The film opens in suburban Perth in the mid-’80s, as we watch John and Evelyn picking up a young woman on her way home from net ball practice, offering her friendly faces and a ride home in the heat. She’ll never be seen alive again. John and Evelyn have worked out a seemingly successful and extremely sick domestic routine, where they kidnap women using Evelyn as bait (a couple is more trustworthy than a single man, after all), chain them up in their spare bedroom, torture them for a couple of days, and kill them. We witness the completion of this cycle as John drives out to the wilderness to bury the body while Evelyn washes blood out of the sheets, all before the film’s title card appears more than 10 minutes in.

Hounds Of Love patiently develops its characters, spending enough time with Vicki, her boyfriend, and her divorced parents for maximum payoff later in the film. Then Vicki sneaks out one night to go to a party; on her way there, she’s approached by John and Evelyn on the hunt for a new victim. Vicki is street smart enough to know not to jump into a stranger’s car, but through a series of small concessions she ends up first standing in their driveway, then coming inside, then accepting a drink, then fighting for her life as John and Evelyn chain her to the bed, “Nights In White Satin” blaring in the background.

At this point, Evelyn seems to be as much of a monster as her husband, and both of them are clearly aroused by Vicki’s struggle. But over the course of the film, Emma Booth’s powerful performance reveals Evelyn to be an emotionally shattered woman who John has been grooming since she was 13 years old. A classic narcissistic abuser, John uses the absence of her children (who live with their father, a man Evelyn was with between stints with John) and the presence of their captives (whose youth and beauty stoke her insecurities) to manipulate Evelyn into believing that rape and murder will bring them closer together as a couple. Even when she’s lashing out in anger, Booth displays a brokenness that makes her character, if not sympathetic, then profoundly tragic.

Meanwhile, Vicki’s mother, Maggie (Susie Porter), is engaged in a futile quest to get local police to investigate her daughter’s case. Even with bulletin boards overflowing with pictures of missing girls, local police insist that Vicki has run away and that Maggie is just being hysterical. Making things worse is Vicki’s dad, who claims that, had Maggie not abandoned the family to be an “independent woman,” none of this would have happened. It’s Maggie’s dogged investigation that leads to an unbearably intense climactic scene, as the tensions that have been building throughout the film explode.
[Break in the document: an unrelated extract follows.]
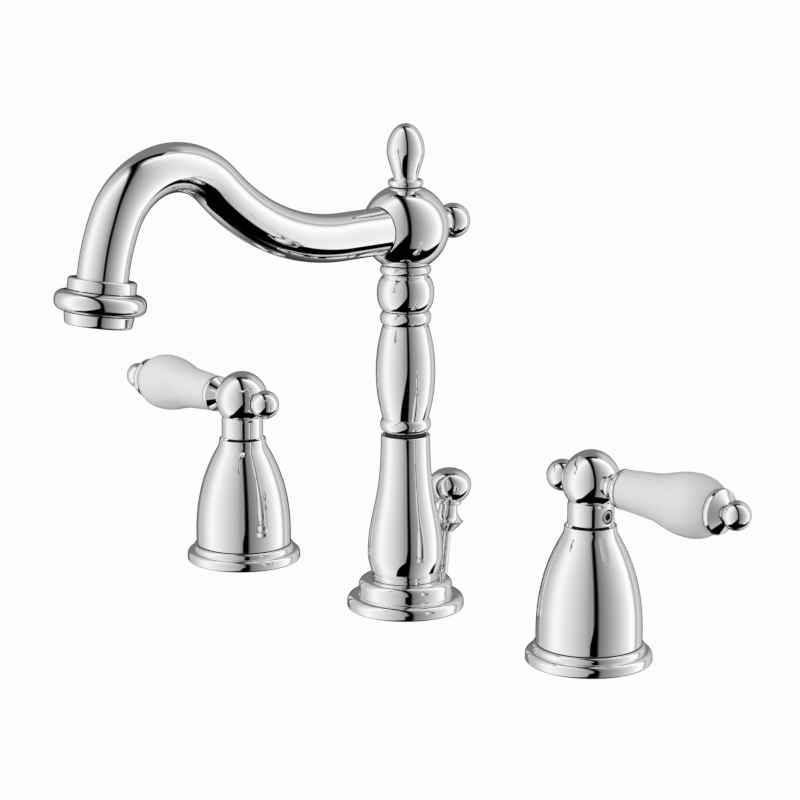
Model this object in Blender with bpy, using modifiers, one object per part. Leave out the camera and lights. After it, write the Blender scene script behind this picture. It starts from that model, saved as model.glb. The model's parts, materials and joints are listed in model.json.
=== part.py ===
"""Widespread bathroom faucet: a swan-neck spout between two lever handles with porcelain grips.

Metres, +Z up. The deck's upper face is at z = 0, the spout's column stands on the origin, the handles
stand along X and the spout reaches towards -Y. Each piece is one object, and what moves hangs from an
empty on its axis.
"""

import math

import bmesh
import bpy
from mathutils import Vector

MM = 0.001
MERGE = 0.01 * MM

# Fits and finish of the model
SEAT_GAP = 0.3 * MM
RUNNING_GAP = 0.35 * MM
OVERRUN = 2 * MM
FINE_SEGMENTS = 20
MID_SEGMENTS = 16
COARSE_SEGMENTS = 12
PLAIN_SEGMENTS = 8

# Where the three stations stand, and the deck that they clamp
SPREAD = 203.2 * MM
DECK_THICKNESS = 20 * MM
GASKET_THICKNESS = 1.5 * MM
RUBBER_THICKNESS = 2.5 * MM
WASHER_THICKNESS = 1.5 * MM

# Foot of the spout: a round flange with a smaller tier on it
FOOT_RADIUS = 24.1 * MM
FOOT_HEIGHT = 5.7 * MM
FOOT_ROUND = 1.6 * MM
TIER_RADIUS = 19.3 * MM
TIER_HEIGHT = 7.8 * MM
TIER_ROUND = 2.2 * MM
FOOT_GASKET_INNER = 15.5 * MM
FOOT_GASKET_OUTER = 23 * MM

# Threaded shank under the spout, and its nut and washers
SHANK_RADIUS = 8 * MM
SHANK_BORE = 5 * MM
SHANK_TOP = 48 * MM
SHANK_BELOW_DECK = 22 * MM
SHANK_NUT_RADIUS = 12.2 * MM
SHANK_NUT_HEIGHT = 8 * MM
SHANK_WASHER_RADIUS = 23 * MM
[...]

For a first-time director, Young displays remarkable control over Hounds Of Love. He even gets cocky sometimes, with showy shots like a drone swooping over a dry grove of pine trees or a long slow-motion tracking shot through John and Evelyn’s neighborhood. Thankfully, these visual flourishes are deployed sparely enough to not be too intrusive, as are the pop songs from the Moody Blues, Cat Stevens, and Joy Division peppered throughout.

Mostly, though, Young’s style is fastidiously realistic, with little touches like the planes constantly going by overhead and Evelyn’s high-waisted jeans giving a specific sense of time and place. Some details, like the box of stuffed animals that lets viewers know that John and Evelyn keep their victims in the room that once belonged to Evelyn’s children, are downright devastating. The script is similarly carefully constructed, with no subtle visual cue or offhand comment left unexplored. Hounds Of Love is a remarkable achievement in that it does exactly what it sets out to do, and what it sets out to do is traumatize the hell out of you. You just might not want to watch it twice.